The solution method is a method wherein Si or a Si-containing alloy is melted in a graphite crucible, and, further, carbon is eluted also from the graphite crucible, whereby a SiC single crystal is grown through precipitation from the solution containing Si and C onto a seed crystal disposed in a low-temperature zone. In general, the use of a Si melt alone makes it difficult for C to be sufficiently dissolved on a solid solution basis. Therefore, there is adopted a technique for enhancing the solubility of C by using a solution which contains a third element. According to the solution method, it is possible to obtain a single crystal with higher quality having fewer defects, as compared with the case of the sublimation method. On the other hand, however, by the solution method it is difficult to obtain a growth rate as high as that in the sublimation method. In view of this, various investigations have been made on the method of producing a SiC single crystal according to the solution method.
Patent Document 1 (JP-A 2000-264790) discloses a method of growing a SiC single crystal through precipitation by the use of a melt containing Si, C and a transition metal. Besides, a SiC single crystal is grown by the use of a melt of Si—C—M (M is Mn or Ti) in Patent Document 2 (JP-A 2004-002173), a melt of Si—C—M (M is Fe or Co) in Patent Document 3 (JP-A 2006-143555), or a melt of Si—C—Ti—M (M is Co or Mn) in Patent Document 4 (JP-A 2007-076986).
Patent Document 5 (JP-A 2006-321681) discloses a method of growing a SiC single crystal of a desired crystal structure selected from among 15R, 3C and 6H structures, by using a melt obtained by melting raw materials including Si and C and a third element or a compound thereof. As the third element, borides, Sn (15R), Gd (3C), and Al, Dy and La (6H) are mentioned in this document. Patent Document 6 (JP-A 2007-277049) describes the use of a melt obtained by adding a rare earth element and any of Sn, Al and Ge to Si. Here, the addition of the rare earth element is effective in enhancing the solubility of C in the Si melt and thereby enhancing the growth rate of the SiC single crystal. Under the conditions where the growth rate is high, however, turning into a polynuclear state or polycrystalline state is liable to occur at the growth surface. In view of this, the document shows a technique of stably securing even growth by adding Sn, Al or Ge as an element for uniformly activating the growth surface. Patent Document 7 (JP-A 2009-167045) describes the use of a melt of Si—Cr—X (X is Ce or Nd), and shows that simultaneous addition of Cr and X makes it possible to reduce the number of macroscopic defects generated in the SIC single crystal. In addition, Patent Documents 8 and 9 (JP-A 2005-154190 and JP-A 2005-350324) show methods for growing a SiC single crystal, wherein a SiC raw material rod, a solvent, and a seed crystal are stacked sequentially from the lower side, and a temperature gradient is formed at upper and lower end surfaces of the solvent. In this case, use is made of a solvent including Si and an element selected from the group consisting of Y, lanthanoid, the Group I elements, the Group II elements, the Group IIIB elements, and the like.
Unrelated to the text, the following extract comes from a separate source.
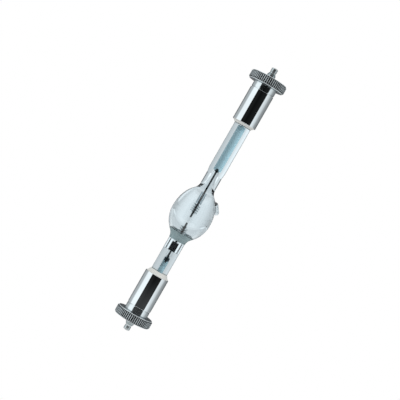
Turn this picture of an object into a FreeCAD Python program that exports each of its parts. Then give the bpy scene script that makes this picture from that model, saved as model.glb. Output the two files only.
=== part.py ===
"""Double-ended mercury short-arc lamp, in millimetres.

+Z runs along the lamp axis towards the long neck. The origin is on the axis, in the lower cap's seat plane,
where the knurled nut meets the collar.
"""
import FreeCAD, Part
import math
import os
from FreeCAD import Vector

# Metal caps, the same at both ends; heights are from the seat plane towards the bulb
cap_length = 26.5
shell_radius = 7.75
shell_wall = 0.55
rim_chamfer = 0.2
collar_radius = 7.6
collar_length = 3.6
collar_chamfer = 0.25
groove_width = 0.6
spigot_length = 4.4
spigot_gap = 0.02

# Stud on the cap body, from the seat plane outwards
thread_radius = 3.0
thread_length = 6.2
pilot_radius = 2.7
pilot_length = 1.2
taper_length = 1.5
waist_radius = 1.85
waist_length = 0.4
button_radius = 2.05
button_length = 2.2
button_dome = 0.7
dome_steps = 3

# Knurled nut
nut_radius = 12.0
nut_thickness = 5.3
nut_gap = 0.05
tooth_count = 60
tooth_depth = 0.45
rim_width = 0.55
rim_drop = 0.05
rim_bevel = 0.2

# Quartz envelope
glass_between_caps = 106.3
neck_insertion = 15.0
bulb_centre_above_rim = 41.9
bulb_radius = 13.0
bulb_upper_half = 19.0
bulb_lower_half = 16.1
bulb_wall = 1.7
waist_depth = 0.4
upper_waist_end = 28.6
upper_flare_length = 3.0
lower_blend = 6.6
upper_blend = 5.9
hollow_top_setback = 0.1
lower_bore_blend = 8.3
upper_bore_blend = 18.0
capillary_radius = 1.5
oval_steps = 5
blend_steps = 3
blend_halvings = 50

# Exhaust pip, the tipped-off stub of the filling tube, on the +X side; it leans downwards and gets narrower
pip_root_side = 9.3
pip_root_rise = 12.0
pip_root_radius = 2.5
pip_end_radius = 1.9
pip_length = 4.0
pip_lean = 136.0
pip_steps = 4

# Heat-reflecting coating round the foot of the bulb
coating_thickness = 0.1
coating_foot = 50.4
coating_length = 5.7

# Electrodes; heights are from the middle of the arc outwards
arc_below_bulb_centre = 3.15
arc_gap = 3.9
rod_radius = 0.58
rod_tip_bevel = 0.2
upper_bare_tip = 2.6
lower_bare_tip = 2.1
inner_wire = 0.85
inner_wire_gap = 0.02
inner_wire_sides = 6
coil_length = 6.3
outer_wire = 0.95
outer_pitch = 1.35
outer_setback = 0.45
outer_wire_sides = 6
steps_per_turn = 8

# Sleeves on the rods
sleeve_bore_gap = 0.06
upper_sleeve_radius = 1.85
upper_sleeve_length = 7.3
upper_sleeve_setback = 0.3
lower_sleeve_radius = 2.25
lower_sleeve_length = 5.6
lower_sleeve_from_arc = 15.95
lower_sleeve_gap = 1.35

# Seals: each rod is welded to a foil through a small tab, and each foil to an outer lead
upper_capillary_from_arc = 33.95
lower_capillary_length = 3.6
upper_foil_setback = 0.7
lower_foil_setback = 3.4
foil_width = 3.6
foil_thickness = 0.05
foil_corner = 0.5
upper_foil_cover = 17.1
lower_foil_cover = 3.5
upper_foil_turn = 180.0
lower_foil_turn = 50.0
tab_thickness = 0.12
tab_tip_width = 1.2
tab_widening = 1.3
upper_tab_width = 2.2
upper_tab_length = 2.4
lower_tab_width = 3.4
lower_tab_length = 4.3
weld_overlap = 1.0
lead_radius = 0.6
lead_overlap = 2.5
lead_bore_gap = 0.05
lead_bore_depth = 6.0

# Cement between neck and cap
upper_cement_layer = 1.74
lower_cement_layer = 1.86
upper_cement_rise = 1.5
lower_cement_rise = 2.5
cement_lip = 0.2

# Mercury
bead_radius = 0.9
bead_gap = 0.03
bead_steps = 6

# Heights that follow, above the lower seat plane
lower_rim = cap_length
upper_rim = lower_rim + glass_between_caps
upper_seat = upper_rim + cap_length
lower_quartz_end = lower_rim - neck_insertion
upper_quartz_end = upper_rim + neck_insertion
bulb_centre = lower_rim + bulb_centre_above_rim
arc_centre = bulb_centre - arc_below_bulb_centre
shell_foot = collar_length + groove_width
spigot_end = shell_foot + spigot_length
shell_bore = shell_radius - shell_wall
lower_neck_radius = shell_bore - lower_cement_layer
upper_neck_radius = shell_bore - upper_cement_layer
upper_waist_radius = upper_neck_radius - waist_depth

# Distances that follow, from the middle of the arc outwards
rod_tip = arc_gap / 2
lower_step = lower_sleeve_from_arc + lower_sleeve_length
lower_capillary_from_arc = lower_step + lower_capillary_length
upper_foil_start = upper_capillary_from_arc + upper_foil_setback
lower_foil_start = lower_capillary_from_arc + lower_foil_setback
upper_foil_end = upper_quartz_end - upper_foil_cover - arc_centre
lower_foil_end = arc_centre - lower_quartz_end - lower_foil_cover
upper_lead_end = upper_seat - spigot_end + lead_bore_depth - lead_bore_gap - arc_centre
lower_lead_end = arc_centre - spigot_end + lead_bore_depth - lead_bore_gap
lower_bore_radius = lower_sleeve_radius + lower_sleeve_gap

AXIS = Vector(0, 0, 1)
ORIGIN = Vector(0, 0, 0)


def on_profile(radius, height):
    """A point of a turned outline, in the XZ plane."""
    return Vector(radius, 0, height)


def turned(edges):
    """The solid that a closed outline in the XZ plane sweeps round the lamp axis."""
    outline = Part.Wire(Part.__sortEdges__(edges))
    return Part.Face(outline).revolve(ORIGIN, AXIS, 360)


def polygon_edges(points):
    """Straight edges through the points, in order, left open."""
    return [Part.makeLine(a, b) for a, b in zip(points, points[1:]) if a.distanceToPoint(b) > 1e-7]


def turned_polygon(points):
    """A turned solid whose outline is straight from point to point and closed."""
    return turned(polygon_edges(points + points[:1]))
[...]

When a solution containing a rare earth element is used, the solubility of C can be enhanced and the growth rate, which relates to one of the problems encountered in the solution method, is enhanced. When the solubility of C is enhanced, however, there arises a problem that roughening or turning to a polycrystalline state is liable to occur at the growth surface, lowering the quality of the SiC single crystal. For coping with this problem, the addition of an element for suppressing the solubility of C, simultaneously with the addition of the rare earth element, has been tried. However, this approach is disadvantageous in that since the solution becomes a multicomponent system containing further more components, it is difficult to control the composition of the solution, and the manner of crystal growth is liable to be influenced by subtle variations in the crystal growth conditions. Further, as the SiC single crystal grows from the solution, Si and C among the components of the solution are consumed and the composition of the solution is thereby changed, so that the optimum conditions for crystal growth are largely varied with time. Therefore, according to the solution method, it is difficult to produce a SiC single crystal which is long and large in diametral size. Patent Documents 8 and 9 (JP-A 2005-154190 and JP-A 2005-350324) disclose a method in which raw material is supplied from a SiC raw material rod. In this case, the composition of the solvent is not largely fluctuated, but the SiC raw material rod has to be preliminarily prepared, which leads to a raised production cost.
In addition, Patent Document 8 discloses a method of producing a silicon carbide single crystal wherein the composition of solvent includes Si and at least one coexistent element selected from the group consisting of Y, Sc, lanthanoid, the Group I elements, and the Group II elements of the Periodic Table. Patent Document 9 discloses a method of producing a SiC single crystal wherein the composition of solvent includes Si, Y and at least one element selected from the Group IIIB elements of the Periodic Table. In these cases, the solvent composition is not largely fluctuated, but the SiC raw material rod has to be preliminarily prepared, which leads to a higher production cost.